De plus, en ne fournissant pas immédiatement la réponse, vous incitez les élèves à poser des questions, à discuter entre eux (donc autorisez les moments de brouhaha, de bruits …) , à collaborer pour trouver des solutions. Cette interaction entre camarades de classe est extrêmement enrichissante. Elle permet aux élèves de confronter leurs idées, de tester différentes hypothèses, et de développer des compétences sociales essentielles telles que l’écoute, l’argumentation, et le respect des opinions divergentes.

 

3.Valoriser le « Je ne sais pas » :

Dans un système éducatif où la connaissance est souvent perçue comme une certitude, admettre « Je ne sais pas » peut sembler inhabituel. Pourtant, cette simple phrase est une clé pour libérer les élèves des limites que l’on impose parfois involontairement. 

Lorsque vous répondez à un élève qui vous demande si quelque chose est difficile par un sincère « Je ne sais pas, essayons ensemble ! », vous effacez immédiatement la notion de limite. Vous ne lui dites pas que c’est facile ou difficile, possible ou impossible. Vous lui offrez un espace de découverte où tout est envisageable. Cette approche transforme la tâche en une aventure collective, où la notion de barrière disparaît. L’élève n’est plus seul face à un défi ; il est accompagné dans un voyage où la destination est incertaine, mais où chaque étape est une opportunité d’apprendre.

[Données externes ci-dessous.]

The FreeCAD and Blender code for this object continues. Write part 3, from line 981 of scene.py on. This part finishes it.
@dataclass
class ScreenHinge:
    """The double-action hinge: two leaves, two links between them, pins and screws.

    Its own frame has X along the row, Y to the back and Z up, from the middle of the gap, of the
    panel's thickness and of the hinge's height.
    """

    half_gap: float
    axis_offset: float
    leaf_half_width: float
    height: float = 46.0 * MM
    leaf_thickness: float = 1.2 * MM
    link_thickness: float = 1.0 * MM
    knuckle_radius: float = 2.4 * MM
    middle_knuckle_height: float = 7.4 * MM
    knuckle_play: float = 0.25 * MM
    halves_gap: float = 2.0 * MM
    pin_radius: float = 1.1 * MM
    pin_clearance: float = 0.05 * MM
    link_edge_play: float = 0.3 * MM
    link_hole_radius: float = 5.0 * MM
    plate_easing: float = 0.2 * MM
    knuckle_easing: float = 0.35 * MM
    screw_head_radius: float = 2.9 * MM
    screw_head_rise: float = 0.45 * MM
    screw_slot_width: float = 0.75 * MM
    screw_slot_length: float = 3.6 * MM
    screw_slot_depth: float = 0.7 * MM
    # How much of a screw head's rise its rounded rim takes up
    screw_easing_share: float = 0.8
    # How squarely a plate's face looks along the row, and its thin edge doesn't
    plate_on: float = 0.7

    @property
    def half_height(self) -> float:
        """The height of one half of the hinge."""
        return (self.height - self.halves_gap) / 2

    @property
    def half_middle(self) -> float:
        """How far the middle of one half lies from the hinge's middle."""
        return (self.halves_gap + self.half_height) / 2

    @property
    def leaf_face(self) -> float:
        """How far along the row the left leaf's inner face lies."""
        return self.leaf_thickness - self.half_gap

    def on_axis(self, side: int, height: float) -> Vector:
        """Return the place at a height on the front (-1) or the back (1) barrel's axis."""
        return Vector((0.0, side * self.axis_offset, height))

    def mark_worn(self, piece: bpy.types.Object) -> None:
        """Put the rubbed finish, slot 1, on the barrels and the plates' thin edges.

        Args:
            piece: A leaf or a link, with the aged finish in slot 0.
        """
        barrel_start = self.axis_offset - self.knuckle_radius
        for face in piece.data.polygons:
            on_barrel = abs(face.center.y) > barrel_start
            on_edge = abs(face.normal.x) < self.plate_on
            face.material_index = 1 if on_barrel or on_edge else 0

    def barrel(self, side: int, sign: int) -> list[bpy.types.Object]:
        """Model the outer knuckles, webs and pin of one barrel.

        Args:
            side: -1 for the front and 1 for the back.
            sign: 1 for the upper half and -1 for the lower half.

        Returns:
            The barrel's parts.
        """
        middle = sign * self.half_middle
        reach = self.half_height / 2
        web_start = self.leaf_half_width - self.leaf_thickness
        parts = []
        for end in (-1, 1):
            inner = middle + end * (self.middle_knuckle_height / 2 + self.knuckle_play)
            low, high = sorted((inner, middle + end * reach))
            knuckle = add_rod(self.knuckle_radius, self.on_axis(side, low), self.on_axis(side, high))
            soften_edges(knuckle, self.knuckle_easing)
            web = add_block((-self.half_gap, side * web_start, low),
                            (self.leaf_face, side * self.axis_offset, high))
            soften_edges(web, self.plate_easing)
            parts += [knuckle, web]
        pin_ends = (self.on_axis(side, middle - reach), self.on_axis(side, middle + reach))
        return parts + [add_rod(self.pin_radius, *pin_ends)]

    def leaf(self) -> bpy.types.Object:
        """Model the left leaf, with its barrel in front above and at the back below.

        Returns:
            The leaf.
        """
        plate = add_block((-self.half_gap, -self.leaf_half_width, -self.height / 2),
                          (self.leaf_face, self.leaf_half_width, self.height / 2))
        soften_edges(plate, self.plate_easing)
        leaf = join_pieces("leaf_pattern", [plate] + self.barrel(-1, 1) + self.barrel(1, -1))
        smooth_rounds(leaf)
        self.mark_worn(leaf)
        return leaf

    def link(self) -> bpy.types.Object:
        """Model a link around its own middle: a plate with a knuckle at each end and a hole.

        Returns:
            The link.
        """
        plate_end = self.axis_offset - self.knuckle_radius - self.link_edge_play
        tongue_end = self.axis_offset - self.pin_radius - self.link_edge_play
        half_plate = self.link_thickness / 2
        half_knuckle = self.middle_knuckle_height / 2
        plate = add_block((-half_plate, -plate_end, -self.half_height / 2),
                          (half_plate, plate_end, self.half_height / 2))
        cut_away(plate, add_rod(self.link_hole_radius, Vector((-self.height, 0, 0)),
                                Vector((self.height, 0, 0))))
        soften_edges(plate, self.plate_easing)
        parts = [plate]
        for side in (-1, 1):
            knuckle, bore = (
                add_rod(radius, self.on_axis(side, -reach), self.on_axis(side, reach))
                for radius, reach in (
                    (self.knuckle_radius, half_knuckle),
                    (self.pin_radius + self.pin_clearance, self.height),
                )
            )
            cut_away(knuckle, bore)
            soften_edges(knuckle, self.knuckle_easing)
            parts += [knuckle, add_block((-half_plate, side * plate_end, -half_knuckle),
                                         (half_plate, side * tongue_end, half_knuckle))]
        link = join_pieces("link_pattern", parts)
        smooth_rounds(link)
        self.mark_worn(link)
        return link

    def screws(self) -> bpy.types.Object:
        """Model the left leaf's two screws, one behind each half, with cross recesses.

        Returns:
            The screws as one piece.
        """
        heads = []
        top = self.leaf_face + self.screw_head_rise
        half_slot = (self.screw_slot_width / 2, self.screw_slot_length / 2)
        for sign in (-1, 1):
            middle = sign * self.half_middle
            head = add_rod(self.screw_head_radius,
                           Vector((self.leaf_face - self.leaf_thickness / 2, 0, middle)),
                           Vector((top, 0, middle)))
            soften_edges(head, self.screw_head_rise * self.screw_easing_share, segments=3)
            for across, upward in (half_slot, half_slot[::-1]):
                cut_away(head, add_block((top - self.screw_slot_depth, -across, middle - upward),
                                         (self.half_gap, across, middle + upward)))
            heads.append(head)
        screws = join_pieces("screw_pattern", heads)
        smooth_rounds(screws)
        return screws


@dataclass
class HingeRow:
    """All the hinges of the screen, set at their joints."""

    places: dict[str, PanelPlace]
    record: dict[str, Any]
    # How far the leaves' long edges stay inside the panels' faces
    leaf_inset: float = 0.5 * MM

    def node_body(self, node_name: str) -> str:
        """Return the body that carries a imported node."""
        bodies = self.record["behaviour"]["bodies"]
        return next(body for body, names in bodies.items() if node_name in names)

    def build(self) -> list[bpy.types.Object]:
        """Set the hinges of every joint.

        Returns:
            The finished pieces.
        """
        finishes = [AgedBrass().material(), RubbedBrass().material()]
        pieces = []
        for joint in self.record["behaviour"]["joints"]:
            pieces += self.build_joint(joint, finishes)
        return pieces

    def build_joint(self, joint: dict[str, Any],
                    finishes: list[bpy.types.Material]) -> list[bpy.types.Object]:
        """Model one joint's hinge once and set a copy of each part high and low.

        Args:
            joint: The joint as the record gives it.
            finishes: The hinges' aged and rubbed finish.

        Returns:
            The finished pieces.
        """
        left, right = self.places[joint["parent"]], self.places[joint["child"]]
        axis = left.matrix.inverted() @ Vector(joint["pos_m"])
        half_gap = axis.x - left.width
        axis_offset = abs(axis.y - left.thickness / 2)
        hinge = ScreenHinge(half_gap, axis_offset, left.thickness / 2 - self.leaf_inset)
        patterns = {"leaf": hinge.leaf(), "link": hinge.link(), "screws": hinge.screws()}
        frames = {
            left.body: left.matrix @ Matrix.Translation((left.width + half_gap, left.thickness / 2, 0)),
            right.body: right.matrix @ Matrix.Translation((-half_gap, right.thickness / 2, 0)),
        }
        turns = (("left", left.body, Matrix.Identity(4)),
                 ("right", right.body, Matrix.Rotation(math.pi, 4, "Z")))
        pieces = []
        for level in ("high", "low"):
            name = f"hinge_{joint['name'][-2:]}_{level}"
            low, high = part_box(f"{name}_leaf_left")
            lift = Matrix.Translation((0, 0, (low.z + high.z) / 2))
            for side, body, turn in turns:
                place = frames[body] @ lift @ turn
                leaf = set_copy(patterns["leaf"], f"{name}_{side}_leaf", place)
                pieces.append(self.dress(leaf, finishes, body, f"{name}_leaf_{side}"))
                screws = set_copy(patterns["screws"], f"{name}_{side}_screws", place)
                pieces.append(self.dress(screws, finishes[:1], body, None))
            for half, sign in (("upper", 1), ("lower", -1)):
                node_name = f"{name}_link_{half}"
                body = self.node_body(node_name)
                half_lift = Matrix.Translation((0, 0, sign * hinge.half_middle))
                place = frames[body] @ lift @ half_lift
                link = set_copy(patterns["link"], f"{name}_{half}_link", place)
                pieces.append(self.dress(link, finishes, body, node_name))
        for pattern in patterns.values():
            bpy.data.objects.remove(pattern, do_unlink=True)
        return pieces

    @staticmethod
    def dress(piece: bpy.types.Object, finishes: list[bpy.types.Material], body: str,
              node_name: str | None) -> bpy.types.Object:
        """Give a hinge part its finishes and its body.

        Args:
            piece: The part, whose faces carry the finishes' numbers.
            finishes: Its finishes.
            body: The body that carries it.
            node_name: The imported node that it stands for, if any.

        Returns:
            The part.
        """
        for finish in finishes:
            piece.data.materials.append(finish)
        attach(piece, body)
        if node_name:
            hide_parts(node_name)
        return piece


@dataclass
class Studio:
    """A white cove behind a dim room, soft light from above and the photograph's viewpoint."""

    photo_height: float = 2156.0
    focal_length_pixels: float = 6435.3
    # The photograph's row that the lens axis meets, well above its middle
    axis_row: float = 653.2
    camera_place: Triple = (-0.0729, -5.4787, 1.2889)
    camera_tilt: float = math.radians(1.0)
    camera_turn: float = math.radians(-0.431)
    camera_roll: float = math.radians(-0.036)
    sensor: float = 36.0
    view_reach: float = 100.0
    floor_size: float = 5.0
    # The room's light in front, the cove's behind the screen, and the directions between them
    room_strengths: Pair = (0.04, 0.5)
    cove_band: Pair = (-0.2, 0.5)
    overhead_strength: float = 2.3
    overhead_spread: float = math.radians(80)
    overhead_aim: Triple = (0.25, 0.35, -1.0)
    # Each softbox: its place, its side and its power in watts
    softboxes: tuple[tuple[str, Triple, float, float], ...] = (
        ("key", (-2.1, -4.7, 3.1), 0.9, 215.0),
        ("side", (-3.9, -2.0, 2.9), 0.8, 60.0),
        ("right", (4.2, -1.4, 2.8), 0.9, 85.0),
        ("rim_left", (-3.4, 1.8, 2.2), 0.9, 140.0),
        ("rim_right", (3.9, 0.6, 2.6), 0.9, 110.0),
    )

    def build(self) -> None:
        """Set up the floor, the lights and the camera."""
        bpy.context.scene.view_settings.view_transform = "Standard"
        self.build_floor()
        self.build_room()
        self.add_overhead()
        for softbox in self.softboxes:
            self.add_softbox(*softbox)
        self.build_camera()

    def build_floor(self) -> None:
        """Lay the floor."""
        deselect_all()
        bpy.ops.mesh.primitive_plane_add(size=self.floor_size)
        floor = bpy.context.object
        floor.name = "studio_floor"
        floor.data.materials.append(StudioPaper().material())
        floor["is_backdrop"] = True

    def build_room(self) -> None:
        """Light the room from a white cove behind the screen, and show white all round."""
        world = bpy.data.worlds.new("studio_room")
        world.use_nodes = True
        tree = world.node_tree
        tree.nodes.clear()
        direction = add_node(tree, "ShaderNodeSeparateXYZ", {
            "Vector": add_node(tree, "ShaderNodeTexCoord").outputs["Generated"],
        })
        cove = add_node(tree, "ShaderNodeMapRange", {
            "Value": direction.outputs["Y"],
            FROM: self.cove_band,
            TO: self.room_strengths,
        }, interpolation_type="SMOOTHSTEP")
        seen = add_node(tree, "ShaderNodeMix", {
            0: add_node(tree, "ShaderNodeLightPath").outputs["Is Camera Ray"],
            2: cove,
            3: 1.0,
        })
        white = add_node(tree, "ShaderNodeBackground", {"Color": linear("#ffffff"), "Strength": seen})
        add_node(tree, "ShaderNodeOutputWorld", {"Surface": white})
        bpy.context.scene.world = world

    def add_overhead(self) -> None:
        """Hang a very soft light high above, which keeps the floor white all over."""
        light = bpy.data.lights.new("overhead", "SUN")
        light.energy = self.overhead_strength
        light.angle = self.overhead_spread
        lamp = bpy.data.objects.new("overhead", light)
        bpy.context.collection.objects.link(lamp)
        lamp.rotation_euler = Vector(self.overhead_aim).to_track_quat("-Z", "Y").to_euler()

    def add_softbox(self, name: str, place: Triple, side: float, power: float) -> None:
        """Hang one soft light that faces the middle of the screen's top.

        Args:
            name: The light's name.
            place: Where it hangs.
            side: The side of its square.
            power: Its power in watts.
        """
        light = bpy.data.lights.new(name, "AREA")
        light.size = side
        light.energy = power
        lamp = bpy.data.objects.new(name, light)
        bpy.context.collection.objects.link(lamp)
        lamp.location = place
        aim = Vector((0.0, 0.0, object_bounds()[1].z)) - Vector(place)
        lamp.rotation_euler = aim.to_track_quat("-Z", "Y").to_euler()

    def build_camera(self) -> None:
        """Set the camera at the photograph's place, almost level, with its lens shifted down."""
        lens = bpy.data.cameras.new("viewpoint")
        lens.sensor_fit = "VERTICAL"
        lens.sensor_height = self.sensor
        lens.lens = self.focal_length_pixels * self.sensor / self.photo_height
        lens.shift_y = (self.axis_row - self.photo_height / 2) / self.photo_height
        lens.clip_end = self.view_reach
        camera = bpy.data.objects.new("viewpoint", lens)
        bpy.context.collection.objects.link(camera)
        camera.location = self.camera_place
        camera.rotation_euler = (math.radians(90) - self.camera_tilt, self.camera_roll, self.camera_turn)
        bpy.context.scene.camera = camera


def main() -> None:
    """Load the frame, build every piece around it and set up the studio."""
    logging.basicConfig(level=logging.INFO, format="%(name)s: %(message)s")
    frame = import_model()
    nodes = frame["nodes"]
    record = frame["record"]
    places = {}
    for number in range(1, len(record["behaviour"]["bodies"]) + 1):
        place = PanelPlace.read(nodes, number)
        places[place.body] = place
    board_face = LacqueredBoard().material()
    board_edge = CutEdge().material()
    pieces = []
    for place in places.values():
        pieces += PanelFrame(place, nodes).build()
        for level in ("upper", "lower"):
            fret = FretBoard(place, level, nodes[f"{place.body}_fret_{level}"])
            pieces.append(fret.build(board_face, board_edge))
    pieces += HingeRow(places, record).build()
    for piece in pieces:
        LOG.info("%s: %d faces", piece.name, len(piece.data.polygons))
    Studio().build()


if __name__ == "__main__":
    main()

En valorisant le « Je ne sais pas », vous encouragez l’élève à aborder chaque tâche sans préjugé, sans idée préconçue sur ce qui est possible ou non. Vous lui montrez que l’apprentissage n’est pas un chemin balisé, mais un terrain à explorer, où l’inconnu est une richesse et non une limite. En réponse à « Est-ce que c’est difficile ? », dire « Je ne sais pas, voyons jusqu’où tu peux aller » ouvre une porte vers l’infini des possibles. Cela incite l’élève à se dépasser, non pas en fonction d’un standard externe, mais en suivant sa propre curiosité et son propre potentiel.

Cette approche libère également l’élève de la peur de l’échec. Quand il n’y a pas de limites prédéfinies, il n’y a pas d’échec à craindre, seulement des expériences à vivre. En évitant de poser des bornes sur ce qui peut être réalisé, vous permettez à l’élève de se découvrir lui-même, d’explorer ses capacités sans se restreindre à ce que l’on pourrait penser être « réalisable » ou « trop difficile ». Chaque tentative devient une étape d’un parcours personnel, où l’objectif est de voir jusqu’où l’on peut aller, sans que personne ne dicte la ligne d’arrivée.

En adoptant cette posture, vous créez une classe où les limites sont floues, où les frontières de ce qui est possible ne sont pas définies d’avance, mais découvertes au fur et à mesure. L’élève apprend à ne pas se restreindre, à ne pas s’auto-limiter par des idées reçues ou des jugements externes. Il découvre que le « Je ne sais pas » n’est pas une fin, mais un début, un point de départ pour explorer ce qui est au-delà des apparences, au-delà de ce qui est déjà connu.

 

4.Créer une atmosphère d’ignorance délibérée

Créer une atmosphère d’ignorance délibérée consiste à introduire des situations où les élèves sont confrontés à des problèmes sans recevoir d’indications préalables, sans qu’on leur dise comment aborder la question, ni quel résultat est attendu. L’idée est de les plonger dans un espace où les repères habituels sont volontairement absents, où la certitude laisse place à l’exploration, et où l’incertitude devient un moteur d’apprentissage.

Prenons un exemple concret : au lieu de commencer une leçon de mathématiques en expliquant la méthode pour résoudre une équation, lancez un défi tel que « Trouvez cinq façons différentes de résoudre ce problème ». Ne leur dites pas si le problème est facile ou difficile. Ne leur indiquez pas s’il existe une seule solution ou plusieurs. Laissez-les découvrir par eux-mêmes les différentes voies possibles, et observez comment ils réagissent lorsqu’ils sont placés en situation de responsabilité totale sur la démarche à suivre.

Cette ignorance délibérée force les élèves à sortir de leur zone de confort. Sans une méthode imposée, ils sont obligés de réfléchir par eux-mêmes, de tester leurs propres idées, d’échouer et de recommencer, tout en développant une compréhension plus profonde du problème. Ce processus, bien que parfois déroutant au début, stimule leur créativité et leur capacité à résoudre des problèmes de manière originale. Ils apprennent à penser de manière critique, à considérer différentes perspectives, et à développer une flexibilité mentale qui sera précieuse bien au-delà de la salle de classe.

En ne fournissant pas de directives claires, vous les amenez à découvrir par eux-mêmes le degré de difficulté du problème. Certains élèves pourraient trouver une solution immédiate, d’autres pourraient tâtonner plus longtemps. Mais c’est précisément cette diversité de réactions et d’approches qui rend l’exercice riche et formateur. Les élèves ne sont pas seulement en train d’apprendre une nouvelle technique ; ils découvrent comment aborder l’inconnu, comment gérer l’incertitude, et comment transformer le doute en un espace de possibilité.

 

Chaque élève est capable de franchir ses propres « 6 mètres ». Mais pour qu’ils y parviennent, il est crucial de leur montrer que les murs qu’ils voient ne sont souvent que des illusions. L’inconnu n’est pas à craindre, mais à embrasser. En tant qu’enseignant, le plus grand cadeau que l’on puisse offrir à un élève, c’est de lui apprendre à ne pas se poser de limites avant même d’avoir essayé.